Built For Teams That Need More Than A Demo

Molecule AI is especially strong when you need to run:

  • AI engineering teams with PM / Dev Lead / QA / Research / Ops roles
  • mixed runtime organizations where one team prefers LangGraph and another prefers Claude Code
  • long-lived agent organizations that need memory boundaries and reusable procedures
  • internal platforms that want to expose agent teams as structured infrastructure, not ad hoc scripts

Architecture

Canvas (Next.js :3000)  <--HTTP / WS-->  Platform (Go :8080)  <---> Postgres + Redis
         |                                          |
         |                                          +--> Docker provisioner / bundles / templates / secrets
         |
         +-------------------- shows --------------------> workspaces, teams, tasks, traces, events

Workspace Runtime (Python image with adapters)
  - LangGraph / DeepAgents / Claude Code / CrewAI / AutoGen / OpenClaw
  - Agent Card + A2A server
  - heartbeat + activity + awareness-backed memory
  - skills + plugins + hot reload

Quick Start

git clone https://github.com/Molecule-AI/molecule-monorepo.git
cd molecule-monorepo

cp .env.example .env
# Defaults boot the stack locally out of the box.
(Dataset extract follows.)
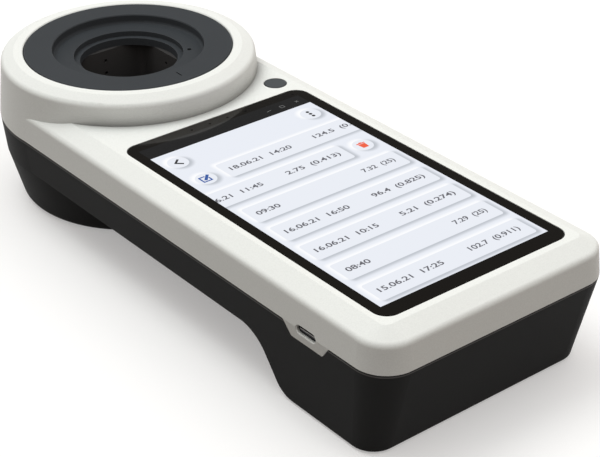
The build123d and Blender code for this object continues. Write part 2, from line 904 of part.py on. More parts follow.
with BuildPart() as display_socket:
    add(slab(0, board_front + socket_length, socket_width, socket_length,
             board_top_z, board_top_z + socket_height))
display_socket.part.label = "display_socket"
export_step(display_socket.part, "parts/display_socket.step")

# Flat ribbon from the tray down to its socket
with BuildPart() as display_ribbon:
    ribbon_top = tray_z - ribbon_thickness
    ribbon_end = board_top_z + socket_height + ribbon_thickness / 2
    with BuildSketch(Plane.YZ.offset(-ribbon_width / 2)):
        with BuildLine():
            Polyline(
                (board_front - ribbon_reach, ribbon_top), (board_front, ribbon_top),
                (board_front + socket_length / 2, ribbon_end), (socket_end, ribbon_end),
            )
        trace(line_width=ribbon_thickness)
    extrude(amount=ribbon_width)
display_ribbon.part.label = "display_ribbon"
export_step(display_ribbon.part, "parts/display_ribbon.step")

# Power pack of two cells in a sleeve, on a pad, under a strap
with BuildPart() as power_pack:
    with BuildSketch(Plane.YZ.offset(-pack_length / 2)):
        with Locations((pack_y, pack_z)):
            SlotOverall(pack_width, pack_diameter)
    extrude(amount=pack_length)
power_pack.part.label = "power_pack"
export_step(power_pack.part, "parts/power_pack.step")

with BuildPart() as pack_pad:
    add(slab(0, pack_y, pad_length, pack_width - pack_diameter, inner_floor_z,
             inner_floor_z + pad_thickness))
pack_pad.part.label = "pack_pad"
export_step(pack_pad.part, "parts/pack_pad.step")

with BuildPart() as pack_strap:
    add(slab(0, (strap_front + strap_back) / 2, strap_width,
             strap_back - strap_front + small_post - 2 * fit_gap,
             strap_z, strap_z + strap_thickness, strap_corner))
    cut_bores(strap_screw_places, strap_z - past, strap_z + strap_thickness + past, small_passage)
pack_strap.part.label = "pack_strap"
export_step(pack_strap.part, "parts/pack_strap.step")

with BuildPart() as strap_screws:
    small_screws(strap_screw_places, strap_z + strap_thickness, strap_thickness + small_screw_bite)
strap_screws.part.label = "strap_screws"
export_step(strap_screws.part, "parts/strap_screws.step")

# Charging port: sheet receptacle, tongue, board, screws and a soft collar
with BuildPart() as port_receptacle:
    add(port_prism(port_width, port_height, port_x, port_depth))
    add(port_prism(mouth_width, mouth_height, port_x - past, port_cavity + past),
        mode=Mode.SUBTRACT)
port_receptacle.part.label = "port_receptacle"
export_step(port_receptacle.part, "parts/port_receptacle.step")

with BuildPart() as port_tongue:
    tongue_x = port_x + port_cavity - tongue_length / 2
    add(slab(tongue_x, port_y, tongue_length, tongue_width, port_z - tongue_thickness / 2,
             port_z + tongue_thickness / 2))
port_tongue.part.label = "port_tongue"
export_step(port_tongue.part, "parts/port_tongue.step")

with BuildPart() as port_board:
    add(slab(port_board_x + port_board_length / 2, port_y, port_board_length, port_board_width,
             shelf_z, port_board_top))
    cut_bores(port_screw_places, shelf_z - past, port_board_top + past, small_passage)
port_board.part.label = "port_board"
export_step(port_board.part, "parts/port_board.step")

with BuildPart() as port_screws:
    small_screws(port_screw_places, port_board_top, port_board_thickness + thin_screw_bite)
port_screws.part.label = "port_screws"
export_step(port_screws.part, "parts/port_screws.step")

with BuildPart() as port_gasket:
    collar_x = wall - half_width + gasket_gap
    collar_length = port_board_x - collar_x - fit_gap
    add(port_prism(port_width + 2 * gasket_rim, port_height + 2 * gasket_rim,
                   collar_x, collar_length))
    add(port_prism(port_width + 2 * screw_gap, port_height + 2 * screw_gap,
                   collar_x, collar_length), mode=Mode.SUBTRACT)
port_gasket.part.label = "port_gasket"
export_step(port_gasket.part, "parts/port_gasket.step")

# Power button with the collar that keeps it in, and the plunger of its switch
with BuildPart() as power_button:
    add(pillar(button_x, button_y, collar_top_z, deck_z + button_proud, button_diameter))
    fillet(power_button.edges().group_by(Axis.Z)[-1], button_edge)
    add(pillar(button_x, button_y, collar_under_z, collar_top_z,
               button_diameter + 2 * button_collar))
power_button.part.label = "power_button"
export_step(power_button.part, "parts/power_button.step")

with BuildPart() as switch_plunger:
    add(pillar(button_x, button_y, plunger_under_z, collar_under_z, plunger_diameter))
switch_plunger.part.label = "switch_plunger"
export_step(switch_plunger.part, "parts/switch_plunger.step")

with BuildPart() as switch_housing:
    add(slab(button_x, button_y, switch_size, switch_size, switch_board_z, switch_top_z))
    hole_floor = plunger_under_z - button_travel - plunger_clearance
    add(pillar(button_x, button_y, hole_floor, switch_top_z + past,
               plunger_diameter + 2 * plunger_clearance), mode=Mode.SUBTRACT)
switch_housing.part.label = "switch_housing"
export_step(switch_housing.part, "parts/switch_housing.step")

with BuildPart() as switch_board:
    board_under = switch_board_z - switch_board_thickness
    add(slab(button_x, button_y, switch_post_spacing + small_post, switch_board_width,
             board_under, switch_board_z, board_corner))
    cut_bores(switch_screw_places, board_under - past, switch_board_z + past, small_passage)
switch_board.part.label = "switch_board"
export_step(switch_board.part, "parts/switch_board.step")

with BuildPart() as switch_screws:
    small_screws(switch_screw_places, switch_board_z - switch_board_thickness,
                 switch_board_thickness + small_screw_bite, up=True)
switch_screws.part.label = "switch_screws"
export_step(switch_screws.part, "parts/switch_screws.step")

# Head ring: flush rim, dished seat for adapters and the round mouth of the well
with BuildPart() as head_ring:
    with BuildSketch(Plane.XZ) as ring_profile:
        with BuildLine():
            Polyline(
                (well_radius, ring_z), (well_radius, seat_z), (seat_radius, seat_z),
                (seat_radius, recess_z), (recess_radius, recess_z), (recess_radius, head_z),
                (ring_radius, head_z), (ring_radius, flange_z), (flange_radius, flange_z),
                (flange_radius, flange_under_z), (ring_radius, flange_under_z),
                (ring_radius, ring_z), close=True,
            )
        make_face()
        corners = ring_profile.vertices()
        foot = corners.filter_by(lambda v: abs(v.X - recess_radius) < near and v.Y < head_z - near)
        fillet(foot, recess_fillet)
        rims = ring_profile.vertices().filter_by(lambda v: v.Y > head_z - near)
        chamfer(rims, ring_bevel)
    revolve(axis=Axis.Z)
    # Marks: a tick towards the user and an orientation dot in the seat
    with BuildSketch(Plane.XY.offset(head_z - mark_depth)):
        with Locations((0, tick_inset - ring_radius)):
            Rectangle(tick_width, tick_length)
    extrude(amount=2 * mark_depth, mode=Mode.SUBTRACT)
    dot_radius = recess_radius - dot_inset
    dot_place = (dot_radius * cos(radians(dot_angle)), dot_radius * sin(radians(dot_angle)))
    add(pillar(*dot_place, recess_z - mark_depth, recess_z + mark_depth, dot_diameter),
        mode=Mode.SUBTRACT)
    cut_bores(ring_screw_places, ring_z, flange_z + past, small_passage)
    cut_bores(chamber_screw_places, ring_z - past, ring_z + small_screw_bite + tip_gap,
              small_pilot)
head_ring.part.label = "head_ring"
export_step(head_ring.part, "parts/head_ring.step")

with BuildPart() as ring_gasket:
    add(pillar(0, 0, flange_z, lid_z, 2 * flange_radius))
    add(pillar(0, 0, flange_z, lid_z, 2 * opening_radius), mode=Mode.SUBTRACT)
    cut_bores(ring_screw_places, flange_z, lid_z, small_passage)
ring_gasket.part.label = "ring_gasket"
export_step(ring_gasket.part, "parts/ring_gasket.step")

with BuildPart() as ring_screws:
    small_screws(ring_screw_places, flange_under_z,
                 ring_flange_thickness + gasket_thickness + small_screw_bite, up=True)
ring_screws.part.label = "ring_screws"
export_step(ring_screws.part, "parts/ring_screws.step")

# Measuring chamber: square well with pinholes for the light beams
with BuildPart() as optical_chamber:
    add(slab(0, 0, 2 * chamber_half, 2 * chamber_half, chamber_under_z, chamber_flange_z,
             chamber_corner))
    add(pillar(0, 0, chamber_flange_z, ring_z, 2 * chamber_flange))
    add(slab(0, 0, chamber_side, chamber_side, chamber_floor_z, ring_z + past, chamber_corner),
        mode=Mode.SUBTRACT)
    for name, turn, heights, filling in beams:
        add(beam_bores(turn, heights, chamber_side / 2 - past, chamber_wall + 2 * past, pinhole),
            mode=Mode.SUBTRACT)
        add(beam_bores(turn, heights, chamber_half - window_thickness, window_thickness + past,
                       window_diameter),
            mode=Mode.SUBTRACT)
        add(beam_screw_bores(turn, chamber_half - small_screw_bite - tip_gap, chamber_wall,
                             small_pilot), mode=Mode.SUBTRACT)
    cut_bores(chamber_screw_places, chamber_flange_z - past, ring_z + past, small_passage)
optical_chamber.part.label = "optical_chamber"
export_step(optical_chamber.part, "parts/optical_chamber.step")

with BuildPart() as chamber_screws:
    small_screws(chamber_screw_places, chamber_flange_z,
                 chamber_flange_thickness + small_screw_bite, up=True)
chamber_screws.part.label = "chamber_screws"
export_step(chamber_screws.part, "parts/chamber_screws.step")

with BuildPart() as chamber_pad:
    pad_side = 2 * (chamber_half - chamber_pad_margin)
    add(slab(0, 0, pad_side, pad_side, inner_floor_z, chamber_under_z))
chamber_pad.part.label = "chamber_pad"
export_step(chamber_pad.part, "parts/chamber_pad.step")

# Small glass windows in the outer ends of the pinholes
with BuildPart() as light_windows:
    for name, turn, heights, filling in beams:
        add(beam_bores(turn, heights, chamber_half - window_thickness, window_thickness,
                       window_diameter - 2 * screw_gap))
light_windows.part.label = "light_windows"
export_step(light_windows.part, "parts/light_windows.step")

# Holder and board of each beam
for name, turn, heights, filling in beams:
    with BuildPart() as holder:
        with BuildSketch(beam_plane(turn, chamber_half)):
            with Locations((0, holder_z)):
                Rectangle(holder_width, holder_height)
        extrude(amount=holder_depth)
        add(beam_bores(turn, heights, chamber_half, holder_depth,
                       emitter_diameter + 2 * fit_gap), mode=Mode.SUBTRACT)
        add(beam_screw_bores(turn, chamber_half, holder_depth, small_passage), mode=Mode.SUBTRACT)
    holder.part.label = f"{name}_holder"
    export_step(holder.part, f"parts/{name}_holder.step")

    with BuildPart() as beam_board:
        with BuildSketch(beam_plane(turn, beam_board_distance)):
            with Locations((0, beam_board_z)):
                Rectangle(beam_board_width, beam_board_height)
        extrude(amount=beam_board_thickness)
        add(beam_screw_bores(turn, beam_board_distance, beam_board_thickness, small_passage),
            mode=Mode.SUBTRACT)
    beam_board.part.label = f"{name}_board"
    export_step(beam_board.part, f"parts/{name}_board.step")

with BuildPart() as light_sources:
    for name, turn, heights, filling in beams:
        if filling == "led":
            add(beam_bores(turn, heights, beam_board_distance - emitter_length, emitter_length,
                           emitter_diameter))
    fillet(light_sources.edges().group_by(Axis.Y)[0], emitter_dome)
light_sources.part.label = "light_sources"
export_step(light_sources.part, "parts/light_sources.step")

with BuildPart() as photodiodes:
    for name, turn, heights, filling in beams:
        if filling == "photodiode":
            add(beam_bores(turn, heights, beam_board_distance - receiver_length, receiver_length,
                           emitter_diameter))
photodiodes.part.label = "photodiodes"
export_step(photodiodes.part, "parts/photodiodes.step")

with BuildPart() as beam_screws:
    for name, turn, heights, filling in beams:
        board_face = beam_plane(turn, beam_board_distance + beam_board_thickness)
        for side in (-1, 1):
            seat = board_face.from_local_coords((side * beam_screw_spacing / 2, holder_z, 0))
            add(screw_solid(seat, board_face.z_dir * -1, small_screw, small_screw_head,
                            small_screw_head_height,
                            beam_board_thickness + holder_depth + small_screw_bite))
beam_screws.part.label = "beam_screws"
export_step(beam_screws.part, "parts/beam_screws.step")
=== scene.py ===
"""Looks of a bench photometer: finishes, lit display, floor, studio light and camera.

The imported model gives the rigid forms. This script gives each of them a finish and adds
what the display shows, the windows of its sensors, the ink of two marks and the tip of
the port's tongue. Metres, in the frame of the model, where no other unit is named.
"""
import json
import math
import bmesh
import bpy
from mathutils import Matrix, Vector

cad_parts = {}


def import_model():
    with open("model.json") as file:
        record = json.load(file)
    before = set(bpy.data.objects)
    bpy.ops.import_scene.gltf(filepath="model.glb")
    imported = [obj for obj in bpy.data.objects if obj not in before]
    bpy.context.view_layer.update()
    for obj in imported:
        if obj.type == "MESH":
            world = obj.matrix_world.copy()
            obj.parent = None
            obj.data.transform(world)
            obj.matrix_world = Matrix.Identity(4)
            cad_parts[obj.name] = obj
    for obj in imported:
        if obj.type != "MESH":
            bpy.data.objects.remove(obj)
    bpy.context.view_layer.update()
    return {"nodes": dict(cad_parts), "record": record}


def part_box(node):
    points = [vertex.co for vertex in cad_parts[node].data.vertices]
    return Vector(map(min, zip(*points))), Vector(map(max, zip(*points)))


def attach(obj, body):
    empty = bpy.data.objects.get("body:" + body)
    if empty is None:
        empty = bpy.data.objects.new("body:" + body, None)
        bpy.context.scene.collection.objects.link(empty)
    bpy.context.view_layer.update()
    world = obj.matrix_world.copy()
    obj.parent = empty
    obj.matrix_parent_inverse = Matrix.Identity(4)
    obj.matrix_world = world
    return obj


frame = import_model()
nodes = frame["nodes"]
mm = 0.001

# Cover glass: what the display shows is drawn about the middle of its face
glass_low, glass_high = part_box("cover_glass")
glass_middle = Vector(((glass_low.x + glass_high.x) / 2, (glass_low.y + glass_high.y) / 2, glass_high.z))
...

See .env.example for
# production hardening knobs (ADMIN_TOKEN, SECRETS_ENCRYPTION_KEY, etc.).

./infra/scripts/setup.sh
# Boots Postgres (:5432), Redis (:6379), Langfuse (:3001),
# and Temporal (:7233 gRPC, :8233 UI) on the shared
# `molecule-monorepo-net` Docker network. Temporal runs with
# no auth on localhost — dev-only; production must gate it.
#
# Also populates the template/plugin registry by cloning every repo
# listed in manifest.json into workspace-configs-templates/,
# org-templates/, and plugins/. Requires jq — install via
# `brew install jq` (macOS) or `apt install jq` (Debian). Idempotent:
# re-runs skip any target dir that's already populated.

cd workspace-server
go run ./cmd/server   # applies pending migrations on first boot

cd ../canvas
npm install
npm run dev

Then open http://localhost:3000:

  1. Deploy a template or create a blank workspace from the empty state.
  2. Follow the onboarding guide into Config.
  3. Add a provider key in Secrets & API Keys.
  4. Open Chat and send the first task.

Documentation Map

Current Scope

The current main branch already includes the core platform, canvas, memory model, six production adapters, skill lifecycle, and operational surfaces. Adjacent runtime work such as NemoClaw remains branch-level until merged, and this README keeps that distinction explicit on purpose.

License

Business Source License 1.1 — copyright © 2025 Molecule AI.

Personal, internal, and non-commercial use is permitted without restriction. You may not use the Licensed Work to offer a competing product or service. On January 1, 2029, the license converts to Apache 2.0.